Saturday, April 09, 2011

Self-worth

I believe that success at my work defines me. As if my whole worth and life is decided on how perfect I am at my job. That is the reason why I react to even a small issue at work. It bothers me a lot. A lot. I start thinking of alternatives. I start thinking of solutions. I just start thinking...and there is no stopping.

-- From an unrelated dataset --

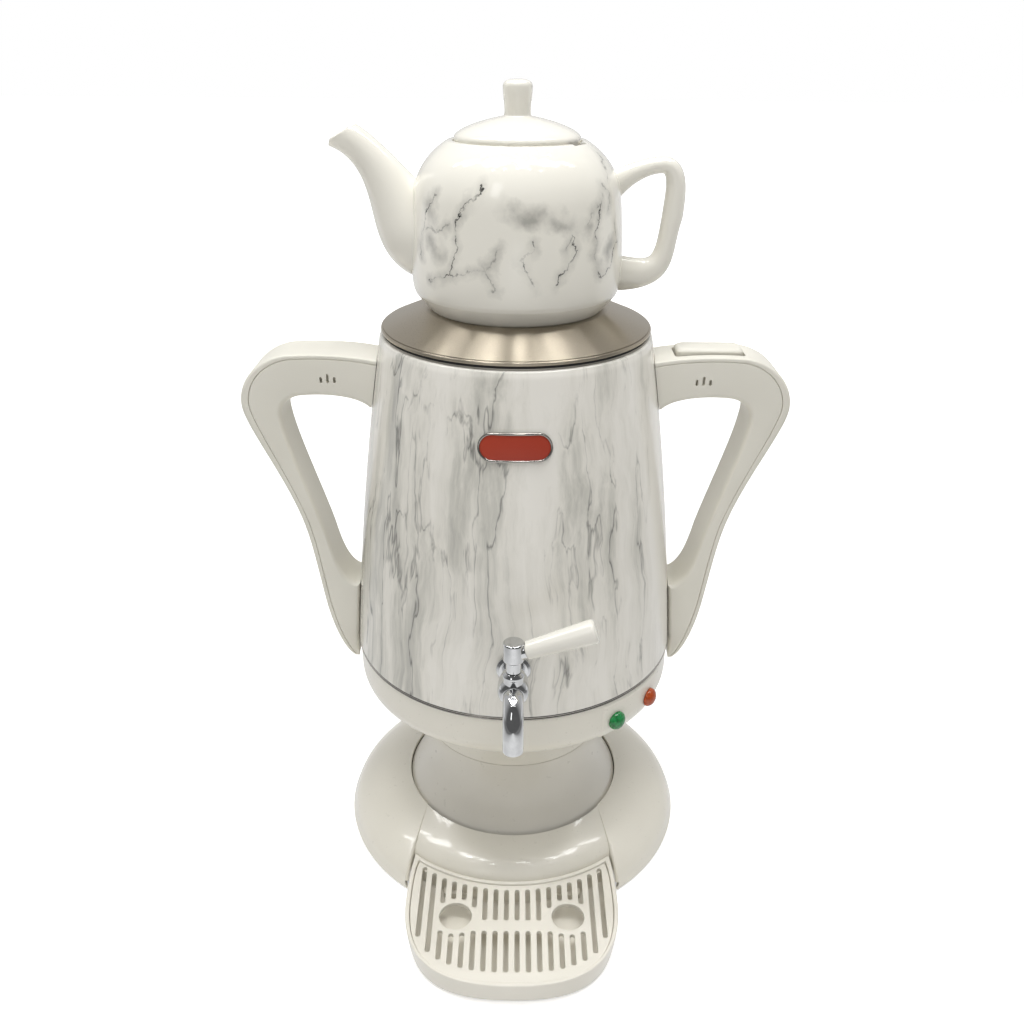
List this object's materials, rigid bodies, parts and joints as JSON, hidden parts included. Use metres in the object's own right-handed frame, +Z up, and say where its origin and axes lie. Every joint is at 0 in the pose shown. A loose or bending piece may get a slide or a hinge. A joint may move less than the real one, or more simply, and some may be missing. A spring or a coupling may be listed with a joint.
{
  "type": "electric samovar",
  "caption": "Electric samovar: a tapered marble-pattern boiler on a flared pedestal with two handles, a turn-lever tap, a drip tray with grille and a teapot on its conical lid.",
  "frame": {"origin": "on the boiler's vertical axis, on the plane that the rubber feet stand on", "axes": "+Z up along the boiler's axis; -Y towards the front, where the tap and the drip tray are; +X towards the handle with the switch"},
  "size_m": [0.354, 0.3218, 0.529],
  "materials": {
    "rubber": "matt black rubber",
    "base_plate": "dark moulded plastic",
    "base_cover": "glossy ivory plastic",
    "neck": "glossy ivory plastic",
    "bowl": "glossy ivory plastic",
    "trim": "polished plated metal",
    "shell": "printed and lacquered steel sheet with marble veins",
    "steel": "drawn stainless steel",
    "screws": "zinc plated steel",
    "heater": "cast aluminium",
    "element": "heat-tinted steel tube",
    "black_plastic": "matt black heat-proof plastic",
    "terminal": "unglazed steatite",
    "pins": "plated steel",
    "lamp_green": "clear green plastic",
    "lamp_orange": "clear orange plastic",
    "badge": "red enamel paint",
    "handle": "satin ivory plastic",
    "button": "satin ivory plastic",
    "lid_steel": "spun stainless steel",
    "seal": "black silicone rubber",
    "porcelain": "white glaze with grey marble veins",
    "porcelain_lid": "white glaze",
    "chrome": "polished chrome",
    "brass": "turned brass",
    "chrome_cap": "polished chrome",
    "lever": "glossy white plastic",
    "tray": "glossy ivory plastic",
    "grille": "glossy ivory plastic"
  },
  "bodies": {
    "housing": {"rubber_feet": "rubber", "base_plate": "base_plate", "base_cover": "base_cover", "base_screws": "screws", "neck_column": "neck", "neck_screws": "screws", "bowl_housing": "bowl", "bowl_screws": "screws", "trim_ring": "trim", "marble_shell": "shell", "inner_tank": "steel", "tank_studs": "screws", "tank_nuts": "screws", "heater_plate": "heater", "heating_element": "element", "dry_boil_cutout": "black_plastic", "terminal_block": "terminal", "power_inlet": "black_plastic", "inlet_pins": "pins", "lamp_green": "lamp_green", "lamp_orange": "lamp_orange", "lamp_sockets": "black_plastic", "badge_frame": "trim", "badge_plate": "badge", "handle_left_shell": "handle", "handle_left_cover": "handle", "handle_right_shell": "handle", "handle_right_cover": "handle", "handle_screws": "screws", "rocker_pin": "pins", "switch_block": "black_plastic", "tap_body": "chrome", "tap_flange": "chrome", "tap_gasket": "seal", "tap_spacer": "seal", "tap_washer": "seal", "tap_nut": "screws", "tap_bonnet": "chrome"},
    "switch_button": {"rocker_button": "button"},
    "boiler_lid": {"lid_cone": "lid_steel", "lid_skirt": "lid_steel", "lid_seal": "seal"},
    "teapot": {"teapot_body": "porcelain"},
    "teapot_cover": {"teapot_lid": "porcelain_lid"},
    "tap_valve": {"tap_plug": "brass", "tap_cap": "chrome_cap", "tap_lever": "lever"},
    "drip_tray": {"drip_tray": "tray"},
    "drip_grille": {"drip_grille": "grille"}
  },
  "joints": [
    {"name": "lid_lift", "type": "slide", "parent": "housing", "child": "boiler_lid", "axis": [0, 0, 1], "range_m": [0, 0.08]},
    {"name": "teapot_lift", "type": "slide", "parent": "boiler_lid", "child": "teapot", "axis": [0, 0, 1], "range_m": [0, 0.12]},
    {"name": "teapot_cover_lift", "type": "slide", "parent": "teapot", "child": "teapot_cover", "axis": [0, 0, 1], "range_m": [0, 0.05]},
    {"name": "tap_turn", "type": "hinge", "parent": "housing", "child": "tap_valve", "pos_m": [0, -0.13308, 0.199], "axis": [0, 0, 1], "range_deg": [-90, 0]},
    {"name": "switch_rock", "type": "hinge", "parent": "housing", "child": "switch_button", "pos_m": [0.1238, 0, 0.3637], "axis": [0, 1, 0], "range_deg": [-5, 5], "stiffness_Nm_per_rad": 0.3},
    {"name": "tray_pull", "type": "slide", "parent": "housing", "child": "drip_tray", "axis": [0, -1, 0], "range_m": [0, 0.12]},
    {"name": "grille_lift", "type": "slide", "parent": "drip_tray", "child": "drip_grille", "axis": [0, 0, 1], "range_m": [0, 0.04]}
  ]
}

Looking back, I have been raised in a way where I believed that I am nothing if I don't stand first in the class. My marks, my ranks decided my worth. Should I be blaming my parents for this? May be. And now, even though there is no one to tell me what defines me, I seem to have assumed that it is my job. I always want to be the best. I want to be perfect. None of my friends or relationships that I have gave me a sense of who I am. What I am without my job. Except for two [ B & S ], who are far far away, no one ever gave me a feeling that they like me as a person, that they see me as something other than a successful woman or a topper in college. Not that I am a bad person. I like so many things about me. I am a good human being. I am intelligent. I am kind hearted. Helping person, most of all I am very humane. But all these are not the ones used to measure the worth of a person. Looks like it. If I had no job, if I was dumb would any of these people who were in my life still value my friendship or relationship with me? Would any of these people respect me as a human being? Guess not.

Respect defines me. And I get that from my job. If someday I am married, and a mother, would I still be looking for my self-worth through a job or through my family? Have I got all my basics wrong or am I in a world where everything is so screwed up? Do I need help?

How do people like Skunk live? Without a character, without respect? Can I live like them? Like losers? Without self-respect and conscience?